In my opinion, the most catastrophic impact of the Kabila-père era on armed group dynamics is the fact that he used these groups extensively as proxies, supplying them with arms and sometimes half-incorporating them in the FAC (like parts of ALiR). This quasi-official endorsement continued secretly into the transitional era, in part because of the clientage links that had been created between Kinshasa and various armed group commanders and, which were not so easy to break. This proxy policy increased the strategic importance of armed groups and gave them incentives to continue to proliferate.

Finally, I can only encourage people to do more research on armed groups and the military in the DRC. I personally focus on the interaction between the FARDC and civilians (at the core of which is a process that I call ‘the dialectics of (privatized) protection and predation’, but there are so many elements left that merit academic attention.

Rich said...

Judith –

I completely agree with you when you say there has been some continuity from the FAZ and I think I did mention the EFO Kananga 24th promotion as an example of how some FAZ expertise and loyalty were competed for by L D Kabila and J Kabarebe.

As for the destruction of the FAZ by Mobutu, this is true but there were still some units that were in fairly good shape and could be operationalized within hours both during AFDL insurgency and after AFDL got to Kinshasa. Here I can refer to the 31st Bgd Para of CETA the Commando division Kasangani Rive/gauche, troops found in Kimbembe barack near Lubumbashi airport and many other similar units across the country. Instead these good units were simply disbanded although some of its commanders were directly assigned to fulfil other functions.

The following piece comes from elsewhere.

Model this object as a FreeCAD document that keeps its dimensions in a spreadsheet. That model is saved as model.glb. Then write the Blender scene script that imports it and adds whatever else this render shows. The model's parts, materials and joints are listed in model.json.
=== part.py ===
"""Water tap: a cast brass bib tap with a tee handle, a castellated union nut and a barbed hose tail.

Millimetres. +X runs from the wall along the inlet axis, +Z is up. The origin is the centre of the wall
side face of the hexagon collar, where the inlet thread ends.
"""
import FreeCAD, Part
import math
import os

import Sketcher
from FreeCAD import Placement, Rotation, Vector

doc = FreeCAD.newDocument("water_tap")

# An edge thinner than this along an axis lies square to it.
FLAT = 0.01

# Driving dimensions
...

The slight problem I have in accepting this idea of FAZ continuity completely is due to the fact that although some middle cadres were allowed to function they were very timid at the start since they were often overshadowed and sometimes bullied by either AFDL's officers (rwandan) or other officers (some of them with no military background of any shape) who came with AFDL and were already enjoying some form of esteem from the boss (L D Kabila).

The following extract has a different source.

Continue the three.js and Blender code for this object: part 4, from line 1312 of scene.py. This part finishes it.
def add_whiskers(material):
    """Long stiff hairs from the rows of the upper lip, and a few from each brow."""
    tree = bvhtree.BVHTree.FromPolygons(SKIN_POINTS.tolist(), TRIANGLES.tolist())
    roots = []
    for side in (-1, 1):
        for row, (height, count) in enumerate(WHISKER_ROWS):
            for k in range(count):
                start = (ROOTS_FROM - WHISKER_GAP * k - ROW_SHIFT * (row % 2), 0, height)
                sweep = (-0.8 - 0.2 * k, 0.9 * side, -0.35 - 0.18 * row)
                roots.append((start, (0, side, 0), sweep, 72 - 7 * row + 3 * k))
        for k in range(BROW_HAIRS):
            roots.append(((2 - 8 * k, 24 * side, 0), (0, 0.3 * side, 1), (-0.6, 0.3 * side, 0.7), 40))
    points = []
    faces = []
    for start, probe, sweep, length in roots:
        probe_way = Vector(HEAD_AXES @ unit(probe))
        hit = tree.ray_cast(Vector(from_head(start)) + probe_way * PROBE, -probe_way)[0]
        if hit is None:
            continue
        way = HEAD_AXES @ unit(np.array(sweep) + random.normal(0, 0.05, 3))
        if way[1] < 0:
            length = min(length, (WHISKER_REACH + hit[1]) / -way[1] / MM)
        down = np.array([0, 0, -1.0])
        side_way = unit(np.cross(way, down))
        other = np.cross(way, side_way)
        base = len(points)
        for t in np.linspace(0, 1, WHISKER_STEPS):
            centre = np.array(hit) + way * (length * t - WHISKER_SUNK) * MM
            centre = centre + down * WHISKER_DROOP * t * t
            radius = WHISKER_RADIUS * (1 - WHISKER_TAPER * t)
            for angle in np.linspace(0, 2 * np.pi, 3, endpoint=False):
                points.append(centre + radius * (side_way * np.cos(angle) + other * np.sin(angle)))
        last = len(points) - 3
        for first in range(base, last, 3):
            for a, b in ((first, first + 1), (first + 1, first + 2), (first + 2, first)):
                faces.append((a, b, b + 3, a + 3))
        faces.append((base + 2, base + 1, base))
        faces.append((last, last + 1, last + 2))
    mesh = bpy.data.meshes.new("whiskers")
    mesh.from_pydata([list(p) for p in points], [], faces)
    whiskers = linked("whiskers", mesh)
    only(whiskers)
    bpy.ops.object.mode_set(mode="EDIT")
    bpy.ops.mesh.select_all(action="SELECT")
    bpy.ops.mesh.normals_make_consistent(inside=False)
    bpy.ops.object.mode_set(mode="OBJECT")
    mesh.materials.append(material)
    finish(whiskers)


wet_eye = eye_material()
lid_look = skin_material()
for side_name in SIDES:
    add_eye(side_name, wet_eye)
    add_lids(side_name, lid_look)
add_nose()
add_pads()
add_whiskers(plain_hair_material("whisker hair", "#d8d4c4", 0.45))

True not all FAZ ended up to Kitona but officers that were reused could not function at full potential when this was crucial; especially the period when L D Kabila was falling out with ex allies. This was in part due to what I said earlier, being overshadowed by AFDL allies but most importantly by what you described as L D Kabila’s neopatrimonial orders.

You are right in pointing to the fact that L D Kabila used armed groups as proxies but I would argue that this is because he was left with no options if he wanted to prevent his enemies military might to overthrow him! At that time L D Kabila did not have an adequate and reliable army that could be operationalized effectively against, for instance, a very disciplined and professional Rwandan army. Yes there could be a problem of trust but most importantly, a considerable number of ex FAZ who ended up in re-education centres were demoralised, they developed hatred against L D Kabila. At the same time, it became increasingly difficult to even reform units that existed under FAZ since individual members were scattered across the country, some in re-education centres, some in the new army, some close to the Rwandan allies some close to L D Kabila’s regime, some in exile etc… on top of calling upon the SADEC's help, the other option was to use anything or anyone who is willing to fight Kagame and museveni. In other words, disbanding the FAZ the way he did left him with no option when he fell out with his allies.

It is true more academic insights are needed to shed light on the Congolese military and the management of security in a country where everything is very urgent.

In the mean time I will try to comment on policing in Kinshasa when I get some more time to spare.